- **Task description**: Copy out, exactly and without additions, the lines from the one that contains "part finishes it." to the one that contains "# windows are", both ends included.

- **Rows**:
══════════

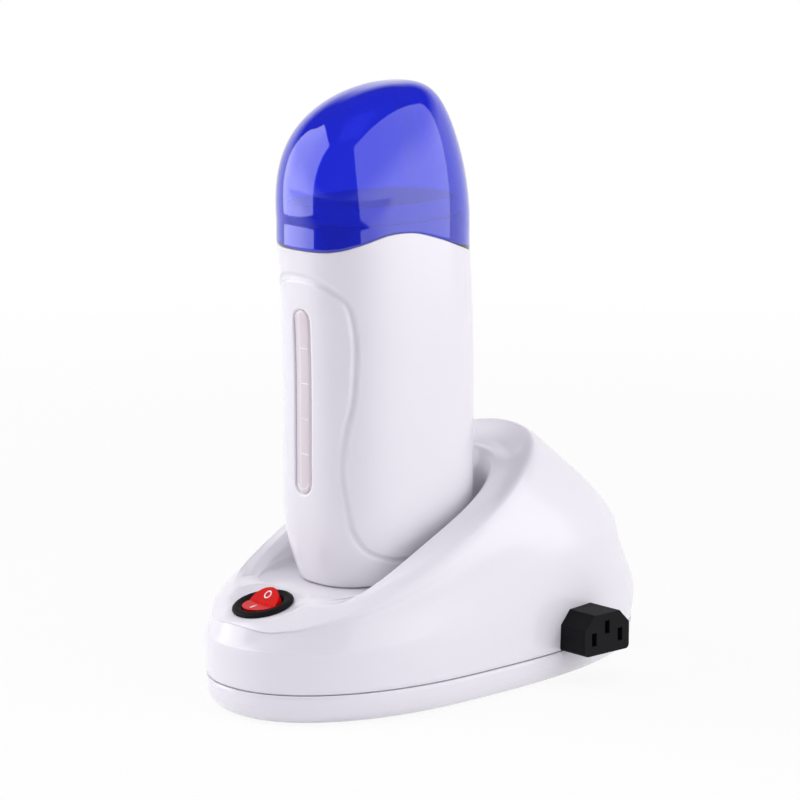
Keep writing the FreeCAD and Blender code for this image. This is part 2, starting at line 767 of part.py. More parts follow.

══════════

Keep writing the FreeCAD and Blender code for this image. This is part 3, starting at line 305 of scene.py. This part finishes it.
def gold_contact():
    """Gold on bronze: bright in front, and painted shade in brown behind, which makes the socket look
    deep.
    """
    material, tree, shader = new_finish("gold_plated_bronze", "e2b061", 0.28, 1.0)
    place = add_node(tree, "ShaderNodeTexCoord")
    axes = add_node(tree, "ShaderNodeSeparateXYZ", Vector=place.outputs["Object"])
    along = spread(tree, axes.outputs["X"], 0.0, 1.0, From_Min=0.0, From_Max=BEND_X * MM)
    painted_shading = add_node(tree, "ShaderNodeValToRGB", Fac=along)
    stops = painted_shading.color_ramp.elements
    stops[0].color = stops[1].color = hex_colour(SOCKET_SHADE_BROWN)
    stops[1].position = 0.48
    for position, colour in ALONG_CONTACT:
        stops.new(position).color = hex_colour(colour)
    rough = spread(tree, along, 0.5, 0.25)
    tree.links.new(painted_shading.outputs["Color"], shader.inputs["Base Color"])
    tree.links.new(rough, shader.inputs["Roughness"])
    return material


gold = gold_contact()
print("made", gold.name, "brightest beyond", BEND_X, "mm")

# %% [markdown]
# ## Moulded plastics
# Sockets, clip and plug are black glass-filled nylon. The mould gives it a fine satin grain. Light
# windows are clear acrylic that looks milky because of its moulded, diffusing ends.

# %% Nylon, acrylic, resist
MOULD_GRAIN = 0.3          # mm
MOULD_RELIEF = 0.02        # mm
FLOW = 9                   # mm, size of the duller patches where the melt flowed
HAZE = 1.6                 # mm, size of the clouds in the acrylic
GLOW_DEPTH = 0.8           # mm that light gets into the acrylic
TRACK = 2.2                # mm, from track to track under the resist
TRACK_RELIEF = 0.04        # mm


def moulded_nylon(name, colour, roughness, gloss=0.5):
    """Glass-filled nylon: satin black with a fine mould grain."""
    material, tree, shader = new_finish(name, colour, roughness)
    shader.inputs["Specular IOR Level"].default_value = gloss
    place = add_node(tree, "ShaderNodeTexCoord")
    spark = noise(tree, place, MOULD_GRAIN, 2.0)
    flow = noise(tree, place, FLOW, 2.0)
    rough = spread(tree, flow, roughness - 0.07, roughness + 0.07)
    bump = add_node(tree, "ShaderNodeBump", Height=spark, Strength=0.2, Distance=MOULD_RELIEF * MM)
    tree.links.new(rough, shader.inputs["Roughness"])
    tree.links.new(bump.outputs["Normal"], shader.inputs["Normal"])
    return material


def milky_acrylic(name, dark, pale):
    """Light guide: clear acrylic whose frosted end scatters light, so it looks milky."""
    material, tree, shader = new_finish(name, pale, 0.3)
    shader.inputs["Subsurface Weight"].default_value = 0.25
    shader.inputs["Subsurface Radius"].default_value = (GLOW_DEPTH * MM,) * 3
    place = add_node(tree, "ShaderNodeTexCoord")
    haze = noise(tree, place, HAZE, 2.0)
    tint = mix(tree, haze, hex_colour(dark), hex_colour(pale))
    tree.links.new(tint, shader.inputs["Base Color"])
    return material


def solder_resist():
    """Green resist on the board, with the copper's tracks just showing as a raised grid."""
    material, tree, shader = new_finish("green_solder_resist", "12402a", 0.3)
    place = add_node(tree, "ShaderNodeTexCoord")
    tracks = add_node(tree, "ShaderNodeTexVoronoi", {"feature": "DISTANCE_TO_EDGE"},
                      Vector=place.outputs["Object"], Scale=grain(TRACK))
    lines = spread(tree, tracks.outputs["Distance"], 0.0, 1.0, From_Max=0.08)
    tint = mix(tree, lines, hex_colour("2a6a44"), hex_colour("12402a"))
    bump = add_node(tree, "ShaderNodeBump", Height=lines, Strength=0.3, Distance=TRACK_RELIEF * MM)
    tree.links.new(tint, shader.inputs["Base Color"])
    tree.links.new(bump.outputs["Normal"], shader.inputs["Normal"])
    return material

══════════

- **Result of the exercise**:
Keep writing the FreeCAD and Blender code for this image. This is part 3, starting at line 305 of scene.py. This part finishes it.
def gold_contact():
    """Gold on bronze: bright in front, and painted shade in brown behind, which makes the socket look
    deep.
    """
    material, tree, shader = new_finish("gold_plated_bronze", "e2b061", 0.28, 1.0)
    place = add_node(tree, "ShaderNodeTexCoord")
    axes = add_node(tree, "ShaderNodeSeparateXYZ", Vector=place.outputs["Object"])
    along = spread(tree, axes.outputs["X"], 0.0, 1.0, From_Min=0.0, From_Max=BEND_X * MM)
    painted_shading = add_node(tree, "ShaderNodeValToRGB", Fac=along)
    stops = painted_shading.color_ramp.elements
    stops[0].color = stops[1].color = hex_colour(SOCKET_SHADE_BROWN)
    stops[1].position = 0.48
    for position, colour in ALONG_CONTACT:
        stops.new(position).color = hex_colour(colour)
    rough = spread(tree, along, 0.5, 0.25)
    tree.links.new(painted_shading.outputs["Color"], shader.inputs["Base Color"])
    tree.links.new(rough, shader.inputs["Roughness"])
    return material


gold = gold_contact()
print("made", gold.name, "brightest beyond", BEND_X, "mm")

# %% [markdown]
# ## Moulded plastics
# Sockets, clip and plug are black glass-filled nylon. The mould gives it a fine satin grain. Light
# windows are clear acrylic that looks milky because of its moulded, diffusing ends.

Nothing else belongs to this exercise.